Facebook AI Similarity Search — a library for fast nearest-neighbor search over dense vectors. IndexFlatL2 does exact exhaustive search — fine for thousands of docs but O(n) per query. For millions of docs, switch to IndexIVFFlat (approximate, partitioned) or a managed vector DB like Pinecone, Weaviate, or pgvector.

Exact: IndexFlatL2Approx: IVFFlat / HNSWScale: Pinecone / pgvector

Compare
RAG vs fine-tuning — when to use which?

Use RAG when knowledge changes frequently, you need source attribution, or you want to avoid the cost of retraining. Use fine-tuning when you need the model to learn a new style, format, or reasoning pattern that retrieval can’t provide. In practice, the best systems combine both.

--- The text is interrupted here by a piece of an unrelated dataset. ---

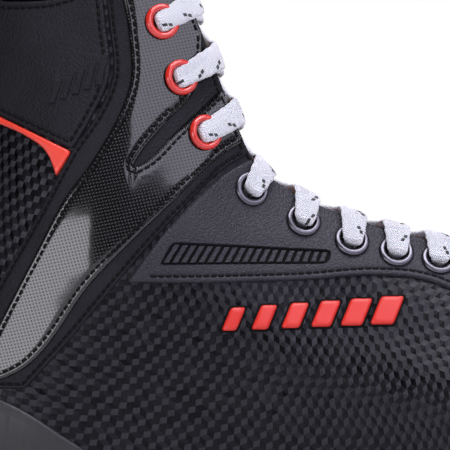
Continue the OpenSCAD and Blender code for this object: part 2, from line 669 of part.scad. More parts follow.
// Rise of the runner's edge from the ice at a place along it.
function rocker(x) = let (d = max(0, abs(x) - flat_l / 2)) rocker_r - sqrt(rocker_r * rocker_r - d * d);
module runner() {
    half = runner_l / 2;
    edge_pts = [for (k = [-10:10]) let (x = k * (half - 7) / 10) [x, rocker(x)]];
    color("#c9ccd1") difference() {
        plate(runner_t) polygon(concat(
            edge_pts,
            [[half - 1.5, 7], [half, 13], [half - 3, runner_show + 1], [half - 8, SLOT_TOP - 1.2],
             [8 - half, SLOT_TOP - 1.2], [3 - half, runner_show + 1], [-half, 13], [1.5 - half, 7]]
        ));
        for (x = BOLTS_X) translate([x, 0, BOLT_Z]) rotate([90, 0, 0])
            cylinder(r = bolt_r + 0.1, h = 20, center = true, $fn = 48);
    }
}
module runner_bolts() {
    color("#9a9da3") for (x = BOLTS_X) translate([x, 0, BOLT_Z]) rotate([90, 0, 0]) difference() {
        union() {
            cylinder(r = bolt_r, h = 11, center = true, $fn = 48);
            translate([0, 0, 4.3]) cylinder(r = 4.4, h = 2.2, $fn = 48);
        }
        translate([0, 0, 5.2]) cylinder(r = 1.7, h = 3, $fn = 6);
    }
}
module runner_nuts() {
    color("#9a9da3") for (x = BOLTS_X) translate([x, 0, BOLT_Z]) rotate([90, 0, 0]) difference() {
        translate([0, 0, -6.6]) cylinder(r = 4.4, h = 2.3, $fn = 48);
        cylinder(r = bolt_r + 0.05, h = 20, center = true, $fn = 48);
    }
}
module rivet(p) {
    base = sole_z(p[0]);
    translate([p[0], p[1], 0]) {
        translate([0, 0, base - outsole_t - flange_t - 0.5])
            cylinder(r = rivet_r, h = outsole_t + flange_t + board_t + 1, $fn = 48);
        translate([0, 0, base - outsole_t - flange_t - 1.3]) cylinder(r1 = 3.4, r2 = 4.2, h = 1.2, $fn = 48);
        translate([0, 0, base + board_t + 0.15]) cylinder(r1 = 4, r2 = 3.2, h = 0.7, $fn = 48);
    }
}
module rivets(places) {
    color("#b9a27a") for (p = places) rivet(p);
}

outsole();
lasting_board();
footbed();
quarter(-1);  // quarter_lateral
quarter(1);  // quarter_medial
toe_cap();
toe_lining();
lining(-1);  // lining_lateral
lining(1);  // lining_medial
heel_counter();
back_stay();
collar_roll();
eyestay(-1);  // eyestay_lateral
eyestay(1);  // eyestay_medial
strap_base(-1);  // strap_base_lateral
strap_base(1);  // strap_base_medial
strap(-1);  // strap_lateral
strap(1);  // strap_medial
ankle_panel(-1);  // ankle_panel_lateral
ankle_panel(1);  // ankle_panel_medial
trim(-1);  // trim_lateral
trim(1);  // trim_medial
motif(-1);  // motif_lateral
motif(1);  // motif_medial
tongue();
tongue_top();
tendon_guard();
tendon_pad();
color("#3a3b40") eyelets(-1, 0, DARK - 1, dark_base);  // eyelets_dark_lateral
color("#3a3b40") eyelets(1, 0, DARK - 1, dark_base);  // eyelets_dark_medial
color(red) eyelets(-1, DARK, LEVELS, red_base);  // eyelets_red_lateral
color(red) eyelets(1, DARK, LEVELS, red_base);  // eyelets_red_medial
lace();
holder();
runner();
runner_bolts();
runner_nuts();
rivets(FRONT_RIVETS);  // rivets_front
rivets(REAR_RIVETS);  // rivets_rear
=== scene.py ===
import math

import bmesh
import bpy
import numpy as np
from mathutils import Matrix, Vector
from mathutils.geometry import delaunay_2d_cdt


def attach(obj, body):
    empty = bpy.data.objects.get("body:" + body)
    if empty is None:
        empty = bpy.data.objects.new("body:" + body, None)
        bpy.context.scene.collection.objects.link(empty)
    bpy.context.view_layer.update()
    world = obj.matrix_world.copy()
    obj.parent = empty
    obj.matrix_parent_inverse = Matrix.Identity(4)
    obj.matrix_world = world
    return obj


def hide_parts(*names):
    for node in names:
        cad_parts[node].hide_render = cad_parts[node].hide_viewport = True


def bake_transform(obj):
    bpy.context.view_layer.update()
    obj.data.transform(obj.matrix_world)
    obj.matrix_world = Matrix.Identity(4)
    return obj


# Looks of a right ice hockey skate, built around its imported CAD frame.
# Lengths are in millimetres until a mesh is made. +X is the toe, +Z is up, and the outer side is -Y.

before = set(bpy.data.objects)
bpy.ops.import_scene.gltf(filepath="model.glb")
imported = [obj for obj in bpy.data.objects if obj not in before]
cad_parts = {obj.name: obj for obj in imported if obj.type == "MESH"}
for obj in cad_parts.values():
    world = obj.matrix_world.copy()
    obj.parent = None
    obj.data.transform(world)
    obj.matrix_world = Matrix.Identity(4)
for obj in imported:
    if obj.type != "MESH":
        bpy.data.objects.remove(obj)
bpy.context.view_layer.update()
scene = bpy.context.scene
MM = 0.001
SIDES = {"lateral": -1, "medial": 1}


# ---- Camera ----
def make_camera():
    lens, sensor, view_width = 350, 36, 140.6
    focus = Vector((-45.7, -37, 148.7))
    data = bpy.data.cameras.new("camera")
    data.lens = lens
    data.sensor_width = sensor
    data.clip_start = 0.05
    data.clip_end = 20
    camera = bpy.data.objects.new("camera", data)
    scene.collection.objects.link(camera)
    camera.location = (focus - Vector((0, view_width * lens / sensor, 0))) * MM
    camera.rotation_euler = (math.pi / 2, 0, 0)
    scene.camera = camera


make_camera()

# ---- The upper's form, as in the CAD ----
SOLE_HEIGHT, SOLE_FALL, TOE_SWEEP = 66.2, 0.02, 7
SOLE = [
    [-140, 0], [-133, 20], [-112, 32], [-84, 34], [-57, 32], [-32, 32], [-8, 34], [16, 39],
    [40, 44], [60, 46.5], [76, 47], [93, 44.5], [110, 39.5], [127, 30.5], [138, 17.5], [141, 0]
]
LOW = [
    [-145, 0, 86], [-138, 22, 86], [-115, 36, 86], [-86, 38, 86], [-60, 36, 85], [-35, 36, 83],
    [-10, 38.5, 81], [15, 43, 79], [40, 48, 78], [60, 50, 77], [77, 50, 77], [95, 47, 77],
    [113, 42, 77], [131, 32.5, 77], [142, 18.5, 77], [145.5, 0, 77]
]
MIDDLE = [
    [-144, 0, 112], [-136, 21, 112], [-116, 35, 112], [-90, 39, 112], [-66, 39, 110], [-43, 38, 107],
    [-19, 39, 103], [6, 42, 99], [33, 45.5, 95], [55, 47.5, 92], [73, 47, 91], [92, 44, 90],
    [111, 39.5, 89], [129, 31, 88], [141, 18, 88], [145, 0, 88]
]
HIGH = [
    [-137, 0, 148], [-130, 19, 148], [-114, 33, 147], [-92, 40.5, 146], [-70, 41, 142], [-49, 37.5, 134],
    [-26, 34, 125], [-1, 35, 117], [26, 37.5, 111], [49, 38.5, 107], [67, 37.5, 105], [85, 34.5, 103],
    [103, 31, 101], [120.5, 24.5, 99.5], [133, 14.5, 98.5], [138, 0, 98]
]
UPPER = [
    [-132, 0, 190], [-125, 18, 188], [-109, 31, 186], [-89, 37, 187], [-69, 37, 189], [-52, 32.5, 163],
    [-32, 29, 146], [-6, 29, 134.5], [22, 29.5, 126.5], [45, 29, 121.5], [61, 25.5, 118.5], [76, 20, 116],
    [93, 17, 112.5], [110, 13.5, 108.8], [122.5, 8, 105.3], [128, 0, 104]
]
TOP = [
    [-131, 0, 226], [-124, 17, 221], [-107, 28.5, 219], [-86, 33, 227], [-69, 31, 241], [-45, 26, 186],
    [-31.5, 22, 163], [-9, 20, 151.3], [20, 18.5, 143.3], [44, 16, 137], [60, 9.5, 132.5], [69, 0, 129.5],
    [85, 0, 123.5], [101, 0, 116.5], [112, 0, 111], [118, 0, 107.5]
]
STATIONS = len(SOLE) - 1
MIRROR = np.array([1.0, -1.0, 1.0])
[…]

RAG = dynamic knowledgeFine-tune = style / reasoningCombine for best results

Gotcha
What is the “lost in the middle” problem in RAG?

When multiple documents are concatenated as context, LLMs tend to attend best to the beginning and end of the input — information in the middle gets underweighted. Mitigations: rerank retrieved docs by relevance before concatenation, or use a model with a longer, more uniform attention mechanism.

Middle docs underweightedRerank before concatLimit top_k to 3–5

Explain
What does beam search do in generation?

Instead of greedily picking the single best next token at each step, beam search keeps the top N candidate sequences (beams) in parallel and returns the highest-scoring complete sequence. num_beams=4 explores 4 paths simultaneously — better quality than greedy, with manageable compute overhead.

num_beams=1 = greedynum_beams=4 = qualityHigher beams = slower

Improve
How would you modernize this RAG stack for production?

Three upgrades: (1) Replace DPR + BART with a single LLM via Bedrock or OpenAI — better quality, less infrastructure. (2) Replace FAISS with pgvector or Pinecone for managed, scalable retrieval. (3) Add a reranker (cross-encoder) between retrieval and generation to reorder results by relevance before injecting as context.

Bedrock / OpenAI LLMpgvector / PineconeCross-encoder reranker

RAG: Retrieval-Augmented Generation.